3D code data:
-----

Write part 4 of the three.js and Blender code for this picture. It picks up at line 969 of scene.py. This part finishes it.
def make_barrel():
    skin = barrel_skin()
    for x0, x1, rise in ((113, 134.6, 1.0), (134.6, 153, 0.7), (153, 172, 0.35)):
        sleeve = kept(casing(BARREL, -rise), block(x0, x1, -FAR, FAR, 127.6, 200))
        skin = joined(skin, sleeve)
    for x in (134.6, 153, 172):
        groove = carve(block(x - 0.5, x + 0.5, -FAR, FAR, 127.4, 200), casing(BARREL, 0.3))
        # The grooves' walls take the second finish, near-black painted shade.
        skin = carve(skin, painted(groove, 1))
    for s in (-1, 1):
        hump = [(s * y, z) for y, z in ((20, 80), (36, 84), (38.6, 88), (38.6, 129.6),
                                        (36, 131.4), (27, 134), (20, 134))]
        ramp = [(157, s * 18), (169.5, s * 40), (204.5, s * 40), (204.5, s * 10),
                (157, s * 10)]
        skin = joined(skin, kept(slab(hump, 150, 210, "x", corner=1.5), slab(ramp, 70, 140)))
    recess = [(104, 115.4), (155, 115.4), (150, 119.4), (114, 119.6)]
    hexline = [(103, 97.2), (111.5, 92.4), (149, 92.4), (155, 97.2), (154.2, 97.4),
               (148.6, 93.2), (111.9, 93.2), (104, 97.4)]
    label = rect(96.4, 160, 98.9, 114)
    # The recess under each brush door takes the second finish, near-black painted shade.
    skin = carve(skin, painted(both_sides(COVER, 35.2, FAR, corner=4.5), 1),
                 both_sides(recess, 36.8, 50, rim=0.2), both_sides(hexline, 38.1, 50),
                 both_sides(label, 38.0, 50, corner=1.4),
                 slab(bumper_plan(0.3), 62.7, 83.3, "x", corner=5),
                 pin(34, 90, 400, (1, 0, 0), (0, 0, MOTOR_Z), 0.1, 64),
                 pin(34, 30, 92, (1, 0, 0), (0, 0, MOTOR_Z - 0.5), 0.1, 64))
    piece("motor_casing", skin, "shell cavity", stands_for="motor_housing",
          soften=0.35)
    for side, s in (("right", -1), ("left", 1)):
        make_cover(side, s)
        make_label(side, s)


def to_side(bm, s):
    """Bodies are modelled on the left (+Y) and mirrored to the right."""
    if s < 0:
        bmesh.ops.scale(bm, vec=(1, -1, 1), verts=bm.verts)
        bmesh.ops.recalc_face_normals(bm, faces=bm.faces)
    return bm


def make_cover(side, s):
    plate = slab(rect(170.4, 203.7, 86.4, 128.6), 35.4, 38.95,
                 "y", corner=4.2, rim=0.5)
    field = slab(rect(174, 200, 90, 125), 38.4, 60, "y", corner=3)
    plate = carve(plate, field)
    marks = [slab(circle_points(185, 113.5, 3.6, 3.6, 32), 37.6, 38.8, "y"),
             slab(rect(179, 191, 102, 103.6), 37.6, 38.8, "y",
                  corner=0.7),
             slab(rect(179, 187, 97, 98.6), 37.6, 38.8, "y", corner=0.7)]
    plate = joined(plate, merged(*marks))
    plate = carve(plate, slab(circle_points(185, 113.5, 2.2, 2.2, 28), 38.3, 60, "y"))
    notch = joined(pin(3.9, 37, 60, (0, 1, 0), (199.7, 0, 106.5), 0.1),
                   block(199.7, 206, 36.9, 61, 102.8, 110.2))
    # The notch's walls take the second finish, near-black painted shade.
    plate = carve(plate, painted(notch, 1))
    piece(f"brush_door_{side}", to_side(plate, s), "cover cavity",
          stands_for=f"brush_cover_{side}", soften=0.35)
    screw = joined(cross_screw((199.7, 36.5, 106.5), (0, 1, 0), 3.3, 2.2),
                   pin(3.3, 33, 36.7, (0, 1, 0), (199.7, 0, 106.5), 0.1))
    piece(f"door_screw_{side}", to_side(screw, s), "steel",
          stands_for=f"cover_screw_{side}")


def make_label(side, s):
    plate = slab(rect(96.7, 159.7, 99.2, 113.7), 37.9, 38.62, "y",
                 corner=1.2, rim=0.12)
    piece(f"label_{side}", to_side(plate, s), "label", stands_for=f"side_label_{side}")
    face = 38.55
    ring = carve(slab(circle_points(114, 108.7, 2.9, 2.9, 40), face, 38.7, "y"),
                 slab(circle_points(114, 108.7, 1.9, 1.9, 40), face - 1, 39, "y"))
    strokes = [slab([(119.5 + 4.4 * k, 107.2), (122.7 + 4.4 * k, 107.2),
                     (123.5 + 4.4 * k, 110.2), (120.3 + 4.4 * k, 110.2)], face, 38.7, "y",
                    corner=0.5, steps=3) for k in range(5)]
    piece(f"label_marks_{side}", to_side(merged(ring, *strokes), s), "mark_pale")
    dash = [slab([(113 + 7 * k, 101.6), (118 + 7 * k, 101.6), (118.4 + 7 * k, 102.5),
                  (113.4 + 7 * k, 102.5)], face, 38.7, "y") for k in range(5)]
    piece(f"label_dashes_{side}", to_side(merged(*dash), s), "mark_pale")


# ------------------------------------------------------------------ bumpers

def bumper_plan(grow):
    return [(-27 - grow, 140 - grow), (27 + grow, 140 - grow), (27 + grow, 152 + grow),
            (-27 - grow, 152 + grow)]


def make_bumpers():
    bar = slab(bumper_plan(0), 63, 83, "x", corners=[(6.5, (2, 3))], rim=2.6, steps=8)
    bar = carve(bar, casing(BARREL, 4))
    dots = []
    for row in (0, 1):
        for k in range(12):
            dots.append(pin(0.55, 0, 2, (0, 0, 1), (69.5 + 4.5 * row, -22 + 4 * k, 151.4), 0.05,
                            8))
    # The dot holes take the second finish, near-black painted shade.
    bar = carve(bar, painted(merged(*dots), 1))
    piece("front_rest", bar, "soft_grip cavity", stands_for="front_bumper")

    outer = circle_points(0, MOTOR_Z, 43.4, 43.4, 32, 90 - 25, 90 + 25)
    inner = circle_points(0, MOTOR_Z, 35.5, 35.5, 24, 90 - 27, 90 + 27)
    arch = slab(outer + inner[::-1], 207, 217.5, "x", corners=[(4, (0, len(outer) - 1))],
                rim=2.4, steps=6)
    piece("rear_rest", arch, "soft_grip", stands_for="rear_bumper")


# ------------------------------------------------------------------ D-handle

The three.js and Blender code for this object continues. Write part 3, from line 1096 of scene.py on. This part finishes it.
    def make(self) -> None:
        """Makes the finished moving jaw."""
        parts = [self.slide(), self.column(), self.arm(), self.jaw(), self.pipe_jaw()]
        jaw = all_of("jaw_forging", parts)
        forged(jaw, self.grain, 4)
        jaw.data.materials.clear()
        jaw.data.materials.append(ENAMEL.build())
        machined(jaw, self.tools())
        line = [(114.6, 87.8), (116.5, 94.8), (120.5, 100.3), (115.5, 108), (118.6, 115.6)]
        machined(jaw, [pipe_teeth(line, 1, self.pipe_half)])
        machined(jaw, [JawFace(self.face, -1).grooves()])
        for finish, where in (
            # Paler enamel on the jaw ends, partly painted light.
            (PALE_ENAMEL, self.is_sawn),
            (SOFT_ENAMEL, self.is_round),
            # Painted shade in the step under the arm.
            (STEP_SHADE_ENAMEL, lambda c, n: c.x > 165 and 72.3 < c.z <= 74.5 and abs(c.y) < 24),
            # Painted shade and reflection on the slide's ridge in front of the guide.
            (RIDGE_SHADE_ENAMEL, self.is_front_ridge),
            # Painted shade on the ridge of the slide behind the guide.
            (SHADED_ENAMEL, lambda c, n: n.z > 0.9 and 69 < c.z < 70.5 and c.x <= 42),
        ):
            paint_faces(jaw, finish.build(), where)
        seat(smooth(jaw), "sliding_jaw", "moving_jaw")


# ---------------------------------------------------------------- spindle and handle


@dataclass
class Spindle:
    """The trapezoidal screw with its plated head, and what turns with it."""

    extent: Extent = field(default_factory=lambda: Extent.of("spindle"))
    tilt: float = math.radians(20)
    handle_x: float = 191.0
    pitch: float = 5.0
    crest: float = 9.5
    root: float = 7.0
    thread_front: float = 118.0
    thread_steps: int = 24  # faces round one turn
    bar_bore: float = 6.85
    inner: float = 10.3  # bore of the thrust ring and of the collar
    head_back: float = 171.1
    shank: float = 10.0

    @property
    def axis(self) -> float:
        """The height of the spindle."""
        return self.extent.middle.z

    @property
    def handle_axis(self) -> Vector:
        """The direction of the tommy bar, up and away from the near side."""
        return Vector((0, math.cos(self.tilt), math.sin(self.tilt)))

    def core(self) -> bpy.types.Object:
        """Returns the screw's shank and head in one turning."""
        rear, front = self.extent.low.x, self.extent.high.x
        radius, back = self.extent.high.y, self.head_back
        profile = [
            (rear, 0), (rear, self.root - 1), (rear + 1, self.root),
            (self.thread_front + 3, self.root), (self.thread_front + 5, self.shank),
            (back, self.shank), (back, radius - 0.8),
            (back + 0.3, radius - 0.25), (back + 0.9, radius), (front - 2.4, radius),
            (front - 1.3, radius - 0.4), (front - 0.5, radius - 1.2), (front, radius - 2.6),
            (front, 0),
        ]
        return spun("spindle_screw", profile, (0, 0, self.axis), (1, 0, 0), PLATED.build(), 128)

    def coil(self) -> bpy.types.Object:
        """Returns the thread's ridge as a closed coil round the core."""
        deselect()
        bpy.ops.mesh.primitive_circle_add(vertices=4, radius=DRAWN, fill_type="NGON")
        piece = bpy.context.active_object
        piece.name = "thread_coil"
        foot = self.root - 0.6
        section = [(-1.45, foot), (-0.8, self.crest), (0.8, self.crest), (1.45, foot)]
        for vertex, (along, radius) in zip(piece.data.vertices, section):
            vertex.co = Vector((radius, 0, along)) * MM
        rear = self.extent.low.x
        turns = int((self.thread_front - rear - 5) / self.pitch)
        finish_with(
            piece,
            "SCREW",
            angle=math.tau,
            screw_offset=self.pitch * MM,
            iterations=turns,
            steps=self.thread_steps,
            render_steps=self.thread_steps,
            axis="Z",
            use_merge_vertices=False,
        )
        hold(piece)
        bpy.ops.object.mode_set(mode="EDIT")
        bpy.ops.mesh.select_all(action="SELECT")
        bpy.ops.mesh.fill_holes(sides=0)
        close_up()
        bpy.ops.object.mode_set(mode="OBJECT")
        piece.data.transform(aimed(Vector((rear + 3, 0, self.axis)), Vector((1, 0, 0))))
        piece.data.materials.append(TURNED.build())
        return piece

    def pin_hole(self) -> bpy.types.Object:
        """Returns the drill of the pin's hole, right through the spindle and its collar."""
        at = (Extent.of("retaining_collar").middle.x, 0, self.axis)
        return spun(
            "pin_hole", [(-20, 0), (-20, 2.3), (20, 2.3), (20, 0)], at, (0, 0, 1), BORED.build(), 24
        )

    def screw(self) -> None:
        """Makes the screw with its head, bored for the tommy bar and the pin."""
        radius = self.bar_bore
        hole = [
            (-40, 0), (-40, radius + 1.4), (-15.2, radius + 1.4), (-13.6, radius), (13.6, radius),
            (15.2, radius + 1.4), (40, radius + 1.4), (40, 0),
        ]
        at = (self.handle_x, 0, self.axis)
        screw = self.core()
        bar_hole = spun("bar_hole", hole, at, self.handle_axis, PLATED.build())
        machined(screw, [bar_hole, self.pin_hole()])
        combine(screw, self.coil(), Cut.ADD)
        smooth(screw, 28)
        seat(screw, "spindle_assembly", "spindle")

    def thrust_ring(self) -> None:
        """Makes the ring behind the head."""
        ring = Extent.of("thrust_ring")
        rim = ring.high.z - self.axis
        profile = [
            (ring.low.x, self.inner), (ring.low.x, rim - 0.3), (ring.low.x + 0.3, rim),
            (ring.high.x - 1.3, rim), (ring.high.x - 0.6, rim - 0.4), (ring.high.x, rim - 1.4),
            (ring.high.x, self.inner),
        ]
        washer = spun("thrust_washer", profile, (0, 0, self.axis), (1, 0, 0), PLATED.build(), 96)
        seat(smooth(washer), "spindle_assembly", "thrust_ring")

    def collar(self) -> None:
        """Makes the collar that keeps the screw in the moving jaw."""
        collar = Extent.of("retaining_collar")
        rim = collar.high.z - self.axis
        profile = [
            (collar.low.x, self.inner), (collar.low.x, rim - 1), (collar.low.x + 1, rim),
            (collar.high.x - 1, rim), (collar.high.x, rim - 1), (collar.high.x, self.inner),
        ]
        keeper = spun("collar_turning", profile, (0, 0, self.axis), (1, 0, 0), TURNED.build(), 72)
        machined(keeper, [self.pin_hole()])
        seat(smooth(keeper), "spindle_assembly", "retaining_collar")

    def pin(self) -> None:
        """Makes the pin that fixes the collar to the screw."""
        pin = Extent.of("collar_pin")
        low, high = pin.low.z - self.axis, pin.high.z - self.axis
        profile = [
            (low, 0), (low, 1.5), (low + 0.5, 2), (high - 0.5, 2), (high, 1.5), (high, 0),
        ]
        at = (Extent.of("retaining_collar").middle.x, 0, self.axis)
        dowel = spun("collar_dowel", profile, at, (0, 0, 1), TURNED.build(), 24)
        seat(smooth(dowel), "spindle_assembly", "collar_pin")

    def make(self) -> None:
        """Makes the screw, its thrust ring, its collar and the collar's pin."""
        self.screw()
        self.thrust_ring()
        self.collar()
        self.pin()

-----

_Task description:_
Check each line above for the string "Write" and show the ones that have it.

_Solution below:_
Write part 4 of the three.js and Blender code for this picture. It picks up at line 969 of scene.py. This part finishes it.
The three.js and Blender code for this object continues. Write part 3, from line 1096 of scene.py on. This part finishes it.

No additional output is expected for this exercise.